Infanticide, illegitimacy, and abortion in modern German literature
Doctor of Philosophy
This dissertation examines the evolution and interaction of the public policy debate on reproductive issues in Germany and literary portrayals of crisis pregnancies in German literature and concentrates mainly on literature produced in the 20th century. Clusters of works thematicizing infanticide and abortion appear when public attention is focused on issues of morality and population concerns. The discussion about the rising number of infanticide cases during the late 18th century was accompanied by a cluster of works aligned with the Storm and Stress movement. These works explored injustices committed by the upper classes against the lower classes and evoked sympathy for the woman by depicting the woman's circumstances and motivations.
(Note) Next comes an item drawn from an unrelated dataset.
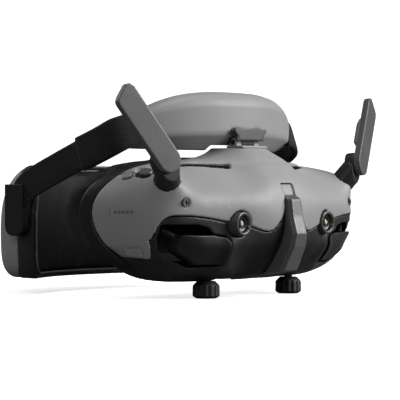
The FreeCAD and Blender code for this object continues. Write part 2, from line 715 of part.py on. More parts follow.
def make_lens_cells():
    """Focusing cell, its eyepiece lens and the display at the front of the tube."""
    x, z = dim("eye_offset"), dim("eye_height")
    shell = rod("cell_outer", "dims.cell_radius", 20, (x, -50.0, z), ALONG_Y)
    bore = rod("cell_bore", "dims.lens_radius + 0.05", 22, (x, -51.0, z), ALONG_Y)
    tongue = box("cell_tongue", 1.5, 9.2, 8.0, (x + 3.05, -54.2, 16.6))
    both_sides("lens_cell", fuse("lens_cell", cut("lens_cell", shell, bore), tongue))
    bulges = []
    for name, y in (("lens_rear", -37.4 + dim("lens_curve")), ("lens_fore", -30.6 - dim("lens_curve"))):
        ball = bind(doc.addObject("Part::Sphere", name), Radius="dims.lens_curve")
        bulges.append(place(ball, (x, y, z), ALONG_Y))
    disc = rod("lens_disc", "dims.lens_radius", 6.8, (x, -37.4, z), ALONG_Y)
    biconvex = common("lens_faces", bulges[0], bulges[1])
    both_sides("eyepiece_lens", common("eyepiece_lens", disc, biconvex))
    panel = box("display_panel", 27, 1.6, 20, (x - 13.5, -60.1, z - 10))
    back = box("display_back", 24, 1.2, 17, (x - 12, -61.3, z - 8.5))
    both_sides("display", fuse("display", panel, back))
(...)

During the Weimar Republic left-wing and left-leaning political parties called for a liberalization of the complete ban on abortions in place since 1871. The plays and novels that appeared in the 1920s and early 1930s explored the class-discriminatory effects of the law. Many depicted young, single, working women, an image that called up both positive and negative cultural connotations including a rational, efficient outlook on life as well as decadence and consumerism. The postwar works fall into three phases. The early works of the 1950s and 1960s explore the issue within the context of war atrocities and question society's view of death and killing. In the mid-1970s, abortion was legalized in the East and liberalized somewhat in the West. A cluster of works appeared in the early 1980s that explores the longer-term effects of abortion on both men and women. Two novels by women written after reunification return to a more direct political message and explore how choice affects women's lives. These last two works represent the opposite viewpoint of the works from the 1920s and 1930s, but like their historical precursors, they are opposed to the prevailing legal status of abortion.